After all the appropriate ram and annular BOPs and valve tests have been performed against the corresponding pipe gage diameters, the drill pipe is pick up to obtain neutral weight at the wellhead. The drill pipe is rotated slowly to the right to release the outer test tube assembly from the bottom sub. Seven right-hand turns at the wellhead is required to release the lower outer test tube and allow telescoping motion. The test tool can them be telescoped out (extended).
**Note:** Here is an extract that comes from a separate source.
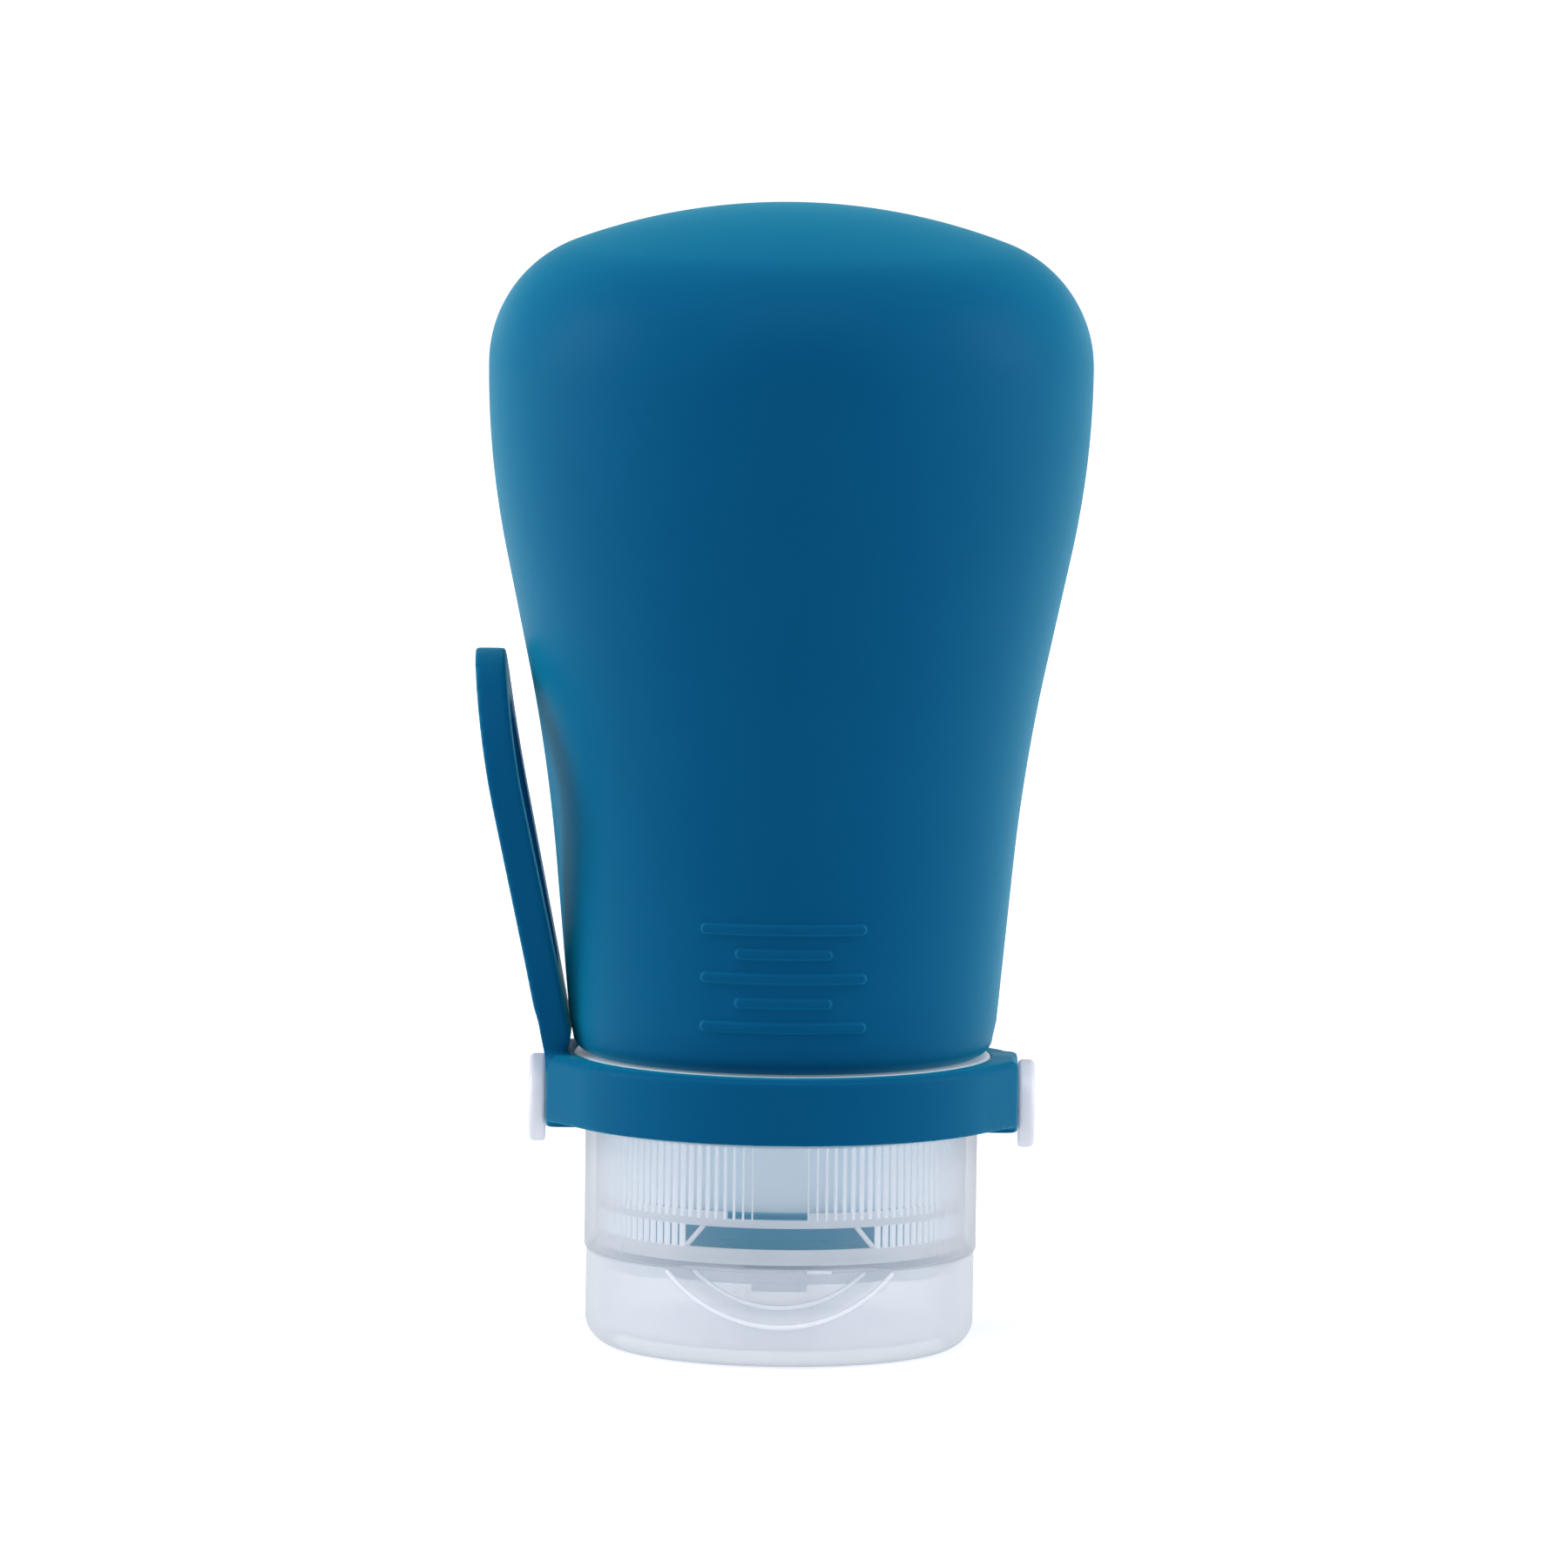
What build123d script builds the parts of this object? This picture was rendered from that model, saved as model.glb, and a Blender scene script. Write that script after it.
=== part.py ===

The motion compensator is engaged and the drill pipe and outer test tube assembly is lifted (telescoped upward) until the stop shoulder of the lower test tube member contacts the stop shoulder on the collar portion of the inner lower tube member. The inner tube assembly, test plug, and tail pipe assembly, will remain stationary. The pick up weight will be less this weight (the weight of the tail pipe, test plug and inner tube, i.e., +/-25,000 lbs.). The pick up weight will increase (indicated by the weight indicator) when the outer test tube assembly is extended and contact with the stop shoulder is made. Care should be taken not to pick up more than 5,000 lbs. above the weight of the drill string less the weight of the inner tube, test plug, and tail pipe, so that the test plug will not be unseated. The weight indicated by the weight indicator is recorded.

The motion compensator will maintain the BOP test tool in the extended position while the second set of tests are performed.

The ram and annular BOPs are closed and tested in accordance with the manufacturer's recommended test procedure. The ram BOPs (including Variable Bore Ram) are tested against the corresponding pipe gage diameters of the outer test tube assembly, and the annular BOPs are tested against the corresponding pipe gage diameters of the outer test tube assembly.

All tests are performed down the drill pipe. If elected to do so, tests can be performed down the choke or kill lines and pressure will also be on the drill pipe.

After all tests are complete the ram and annular BOPs are opened, and the drill pipe, BOP test tool, test plug, and tail pipe assembly is pulled out of the wellbore. If desired, the dart can be retreived prior to pulling the drill string.

After the drill pipe is retreived from the wellbore, the test plug is set in the rotary and, if not previously removed, the dart is removed from the test tool with the retreiving tool or wireline overshot.

The BOP test tool is then cleaned, the left-hand threads at the bottom of the of the outer lower test tube member are made up in the top of the bottom sub with chain tongs. The seal assembly can be removed from the test tool for inspection, and to replace the seals if necessary or desired. After replacing the seals and inspecting the seal assembly, the seal assembly is relaced in the test tool and the BOP test tool is now ready for use again when needed.

While this invention has been described fully and completely with special emphasis upon a preferred embodiment, it should be understood that within the scope of the appended claims the invention may be practiced otherwise than as specifically described herein.